Dataset excerpt:

.....

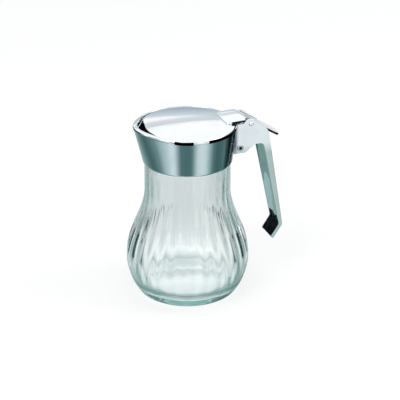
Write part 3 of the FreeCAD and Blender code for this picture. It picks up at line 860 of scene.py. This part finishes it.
# what the metal and the glass see around them: angles are degrees of turn from the camera, heights are the
# Z of a direction, and tones are display values
surroundings = dict(
    panelGlow=1.6, panels=[(-74, 4), (-47, 4), (31, 7), (53, 4)],  # middle and half width of the lit panels
    panelEdge=2, plain=(232, 233, 235), gripPatch=(168, 198, 197), upperGlow=1.12,
    gripTurn=0.17, gripHalf=0.4,  # radians
    gripZ=(-0.56, -0.53), bandZ=(-0.46, -0.435),
    lowZ=(-0.26, -0.21), highZ=(0.20, 0.225), sideLimit=0.3, stripSlope=0.1, softSlope=0.5,
    floorTones=[
        (-180, (190, 204, 206)), (-151, (150, 172, 171)), (-132, (112, 140, 141)), (-112, (82, 112, 114)),
        (-98, (68, 100, 101)), (-85, (86, 118, 118)), (-72, (108, 138, 140)), (-62, (158, 182, 184)),
        (-50, (186, 205, 209)), (-42, (207, 223, 228)), (-34, (206, 221, 227)), (-26, (150, 170, 177)),
        (-18, (84, 112, 115)), (-6, (72, 106, 108)), (6, (72, 104, 107)), (13, (88, 118, 120)),
        (20, (150, 174, 177)), (28, (196, 212, 216)), (40, (206, 221, 224)), (50, (194, 214, 216)),
        (60, (148, 174, 176)), (70, (88, 118, 120)), (82, (64, 96, 98)), (98, (72, 104, 104)),
        (106, (88, 120, 118)), (113, (50, 74, 76)), (122, (30, 46, 47)), (142, (32, 48, 48)),
        (164, (130, 148, 148)), (180, (190, 204, 206)),
    ],
    bandTones=[
        (-180, (215, 222, 224)), (-160, (190, 200, 204)), (-140, (16, 26, 28)), (-98, (16, 26, 28)),
        (-90, (214, 232, 236)), (-38, (236, 246, 248)), (-32, (2, 6, 6)), (12, (2, 6, 6)),
        (17, (255, 255, 255)), (35, (238, 246, 248)), (45, (234, 242, 245)), (53, (252, 253, 255)),
        (58, (8, 12, 13)), (122, (8, 12, 13)), (136, (120, 134, 136)), (160, (215, 222, 224)),
        (180, (215, 222, 224)),
    ],
    wallTones=[
        (-180, (226, 230, 232)), (-158, (222, 227, 230)), (-150, (10, 14, 16)), (150, (10, 14, 16)),
        (158, (236, 238, 240)), (180, (240, 241, 243)),
    ],
    stripTones=[
        (0.22, (150, 168, 178)), (0.295, (196, 208, 216)), (0.309, (200, 212, 218)), (0.319, (255, 255, 255)),
        (0.5, (255, 255, 255)),
    ],
    softTones=[
        (0.30, (255, 255, 255)), (0.322, (255, 255, 255)), (0.332, (214, 219, 222)), (0.362, (206, 213, 216)),
        (0.367, (176, 186, 190)), (0.374, (246, 248, 250)), (0.40, (255, 255, 255)),
    ],
    glassSides=[
        (-180, (255, 255, 255)), (-172, (252, 253, 253)), (-163, (230, 236, 236)), (-150, (192, 205, 205)),
        (-132, (150, 172, 172)), (-100, (120, 146, 146)), (0, (170, 190, 190)), (100, (104, 130, 130)),
        (132, (130, 154, 154)), (150, (170, 188, 188)), (163, (216, 226, 226)), (172, (248, 250, 250)),
        (180, (255, 255, 255)),
    ],
    glassLevels=[
        (-1.0, (186, 200, 200)), (-0.72, (206, 216, 216)), (-0.56, (258, 260, 260)), (-0.49, (268, 268, 268)),
        (-0.44, (260, 260, 260)), (-0.425, (240, 241, 241)), (-0.40, (230, 232, 232)),
        (-0.375, (230, 232, 232)), (-0.34, (240, 241, 241)), (-0.28, (254, 254, 254)),
        (-0.1, (220, 228, 228)), (0.3, (228, 233, 233)), (1.0, (246, 248, 248)),
    ],
)
floorPaper = dict(
    dim=rgb(244, 245, 246), pale=rgb(250, 250, 250), scale=400.0, detail=3.0, roughness=0.9, specular=0.1,
)


def makeFloor():
    bm = bmesh.new()
    bmesh.ops.create_grid(bm, x_segments=2, y_segments=2, size=studio["floorSize"])
    mesh = bpy.data.meshes.new("studioFloor")
    bm.to_mesh(mesh)
    bm.free()
    floor = bpy.data.objects.new("studioFloor", mesh)
    bpy.context.scene.collection.objects.link(floor)
    material, tree, shader = newMaterial("paleFloor")
    paper = addNoise(tree, objectPlace(tree), floorPaper["scale"], floorPaper["detail"])
    tone = addMix(tree, paper, floorPaper["dim"], floorPaper["pale"])
    tree.links.new(tone, shader.inputs["Base Color"])
    shader.inputs["Roughness"].default_value = floorPaper["roughness"]
    shader.inputs["Specular IOR Level"].default_value = floorPaper["specular"]
    # part of what the camera sees is plain white, and reflections and the glass see through the floor
    glow = addNode(tree, "ShaderNodeEmission", {"Color": (1, 1, 1, 1), "Strength": 1.0})
    path = addNode(tree, "ShaderNodeLightPath").outputs
    share = addMath(tree, "MULTIPLY", path["Is Camera Ray"], studio["floorGlow"])
    both = addNode(tree, "ShaderNodeMixShader", {0: share, 1: shader.outputs[0], 2: glow.outputs[0]})
    clear = addNode(tree, "ShaderNodeBsdfTransparent")
    inGlass = addMath(tree, "GREATER_THAN", path["Transmission Depth"], 0.5)
    unseen = addMath(tree, "MAXIMUM", path["Is Glossy Ray"], inGlass)
    final = addNode(tree, "ShaderNodeMixShader", {0: unseen, 1: both.outputs[0], 2: clear.outputs[0]})
    tree.links.new(final.outputs[0], tree.nodes["Material Output"].inputs["Surface"])
    mesh.materials.append(material)
    floor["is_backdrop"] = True


def addRamp(tree, value, stops):
    node = addNode(tree, "ShaderNodeValToRGB", {"Fac": value})
    ramp = node.color_ramp
    ramp.interpolation = "LINEAR"
    while len(ramp.elements) < len(stops):
        ramp.elements.new(0.5)
    for element, (position, colour) in zip(ramp.elements, stops):
        element.position = position
        element.color = colour
    return node.outputs[0]


def turnRamp(tree, turn, tones):
    return addRamp(tree, turn, [((degrees + 180) / 360, rgb(*tone)) for degrees, tone in tones])


def makeMetalLook(tree, parts, around, turn):
    s = surroundings
    # low: the tones of the floor, a lighter patch for the inside of the grip, and the tones of the rim band
    ahead = addMath(tree, "COMPARE", around, s["gripTurn"], s["gripHalf"])
    gripShare = addMath(tree, "MULTIPLY", ahead, addRange(tree, parts["Z"], *s["gripZ"]))
    look = addMix(tree, gripShare, turnRamp(tree, turn, s["floorTones"]), rgb(*s["gripPatch"]))
    look = addMix(tree, addRange(tree, parts["Z"], *s["bandZ"]), look, turnRamp(tree, turn, s["bandTones"]))
    # level: a dark horizon all round, with lit panels in front
    panelStops = [(0, (0, 0, 0, 1))]
    for centre, half in s["panels"]:
        reach = half + s["panelEdge"]
        for degrees, v in ((centre - reach, 0), (centre - half, 1), (centre + half, 1), (centre + reach, 0)):
            panelStops.append(((degrees + 180) / 360, (v, v, v, 1)))
    panels = addRamp(tree, turn, panelStops)
    lit = (s["panelGlow"],) * 3 + (1,)
    horizon = addMix(tree, panels, turnRamp(tree, turn, s["wallTones"]), lit)
    look = addMix(tree, addRange(tree, parts["Z"], *s["lowZ"]), look, horizon)
    # high: a grey-blue strip, a white strip and a pale grey one that slopes, then white
    side = addNode(tree, "ShaderNodeClamp", {
        "Value": parts["X"], "Min": -s["sideLimit"], "Max": s["sideLimit"]}).outputs[0]
    nearly = addMath(tree, "MULTIPLY_ADD", side, s["stripSlope"], parts["Z"])
    sloped = addMath(tree, "MULTIPLY_ADD", side, s["softSlope"], parts["Z"])
    strip = addRamp(tree, nearly, [(z, rgb(*tone)) for z, tone in s["stripTones"]])
    soft = addRamp(tree, sloped, [(z, rgb(*tone)) for z, tone in s["softTones"]])
    upper = addMix(tree, 1.0, strip, soft, "MULTIPLY")
    bright = addMix(tree, 1.0, upper, (s["upperGlow"],) * 3 + (1,), "MULTIPLY")
    return addMix(tree, addRange(tree, parts["Z"], *s["highZ"]), look, bright)


def makeGlassLook(tree, parts, turn):
    # pale straight behind, greyer to the sides, in soft level bands
    sides = turnRamp(tree, turn, surroundings["glassSides"])
    height = addRange(tree, parts["Z"], -1.0, 1.0)
    levels = addRamp(tree, height, [((z + 1) / 2, rgb(*tone)) for z, tone in surroundings["glassLevels"]])
    return addMix(tree, 1.0, sides, levels, "MULTIPLY")


def makeWorld():
    # white for the camera, and a studio of light and dark walls for the metal and the glass
    world = bpy.data.worlds.new("studio")
    bpy.context.scene.world = world
    world.use_nodes = True
    tree = world.node_tree
    direction = addNode(tree, "ShaderNodeTexCoord").outputs["Generated"]
    turned = addNode(tree, "ShaderNodeVectorRotate", {
        "Vector": direction, "Angle": math.radians(-studio["cameraTurn"])}, rotation_type="Z_AXIS")
    parts = splitPlace(tree, turned.outputs[0])
    front = addMath(tree, "MULTIPLY", parts["Y"], -1.0)
    around = addMath(tree, "ARCTAN2", parts["X"], front)
    turn = addRange(tree, around, -math.pi, math.pi)
    path = addNode(tree, "ShaderNodeLightPath").outputs
    inGlass = addMath(tree, "GREATER_THAN", path["Transmission Depth"], 0.5)
    metalLook = makeMetalLook(tree, parts, around, turn)
    look = addMix(tree, path["Is Glossy Ray"], rgb(*surroundings["plain"]), metalLook)
    look = addMix(tree, inGlass, look, makeGlassLook(tree, parts, turn))
    look = addMix(tree, path["Is Camera Ray"], look, (1, 1, 1, 1))
    tree.links.new(look, tree.nodes["Background"].inputs["Color"])
    tree.nodes["Background"].inputs["Strength"].default_value = 1.0


def makeLamp(name, place, size, power):
    lamp = bpy.data.lights.new(name, "AREA")
    lamp.shape = "RECTANGLE"
    lamp.size, lamp.size_y = size
    lamp.energy = power
    holder = bpy.data.objects.new(name, lamp)
    holder.location = place
    aim = Vector((0, 0, studio["lampAimZ"])) - Vector(place)
    holder.rotation_euler = aim.to_track_quat("-Z", "Y").to_euler()
    bpy.context.scene.collection.objects.link(holder)


def makeCamera():
    s = studio
    turn, rise = math.radians(s["cameraTurn"]), math.radians(s["cameraRise"])
    back = Vector((math.sin(turn) * math.cos(rise), -math.cos(turn) * math.cos(rise), math.sin(rise)))
    camera = bpy.data.objects.new("camera", bpy.data.cameras.new("camera"))
    camera.location = Vector((0, 0, s["aimZ"])) + back * s["distance"]
    camera.rotation_euler = back.to_track_quat("Z", "Y").to_euler()
    camera.data.lens = s["lens"]
    camera.data.sensor_width = s["sensorWidth"]
    camera.data.shift_x = s["shiftX"]
    camera.data.shift_y = s["shiftY"]
    camera.data.clip_start = s["clipStart"]
    bpy.context.scene.collection.objects.link(camera)
    bpy.context.scene.camera = camera


makeFloor()
makeWorld()
for lampValues in studio["lamps"]:
    makeLamp(*lampValues)
makeCamera()
bpy.context.scene.view_settings.view_transform = "Standard"
print("studio ready")

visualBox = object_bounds()
for label, box in (("cad box", cadBox), ("visual box", visualBox)):
    print(label, [[round(c, 4) for c in corner] for corner in box])
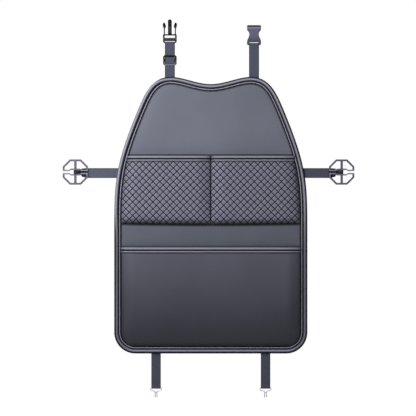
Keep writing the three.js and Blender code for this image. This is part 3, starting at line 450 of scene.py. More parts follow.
def map_range(tree, place, value, low, high, to_low=0.0, to_high=1.0, smooth=True):
    made = add_node(
        tree, "ShaderNodeMapRange", place, interpolation_type="SMOOTHSTEP" if smooth else "LINEAR"
    )
    tree.links.new(value, made.inputs["Value"])
    for name, number in (("From Min", low), ("From Max", high), ("To Min", to_low), ("To Max", to_high)):
        made.inputs[name].default_value = number
    return made.outputs["Result"]


def new_group(name, inputs, outputs):
    """A node group with float inputs (name: default) and outputs (name: socket type)"""
    tree = bpy.data.node_groups.new(name, "ShaderNodeTree")
    for label, default in inputs.items():
        socket = tree.interface.new_socket(label, in_out="INPUT", socket_type="NodeSocketFloat")
        socket.default_value = default
    for label, kind in outputs.items():
        tree.interface.new_socket(label, in_out="OUTPUT", socket_type=kind)
    start = add_node(tree, "NodeGroupInput", (-900, 0))
    end = add_node(tree, "NodeGroupOutput", (900, 0))
    return tree, start, end


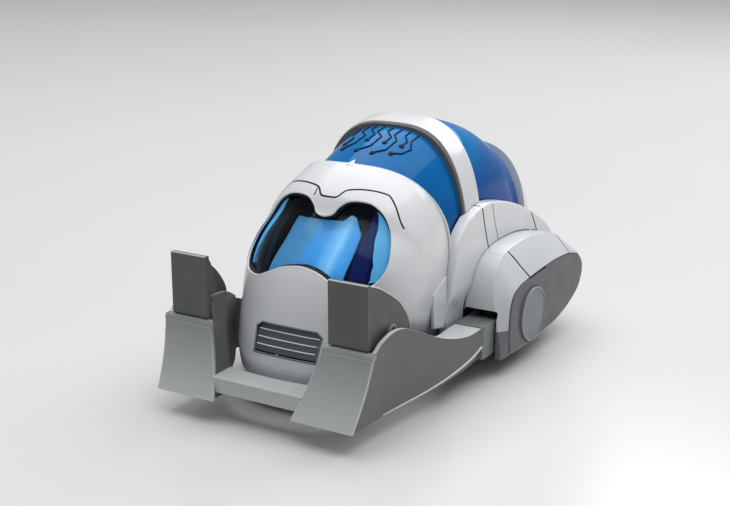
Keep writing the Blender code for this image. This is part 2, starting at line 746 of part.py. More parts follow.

.....

WHAT NEEDS TO BE DONE: Every line above that contains the word "scene" should be reported.

RESULT:
Write part 3 of the FreeCAD and Blender code for this picture. It picks up at line 860 of scene.py. This part finishes it.
    bpy.context.scene.collection.objects.link(floor)
    bpy.context.scene.world = world
    bpy.context.scene.collection.objects.link(holder)
    bpy.context.scene.collection.objects.link(camera)
    bpy.context.scene.camera = camera
bpy.context.scene.view_settings.view_transform = "Standard"
Keep writing the three.js and Blender code for this image. This is part 3, starting at line 450 of scene.py. More parts follow.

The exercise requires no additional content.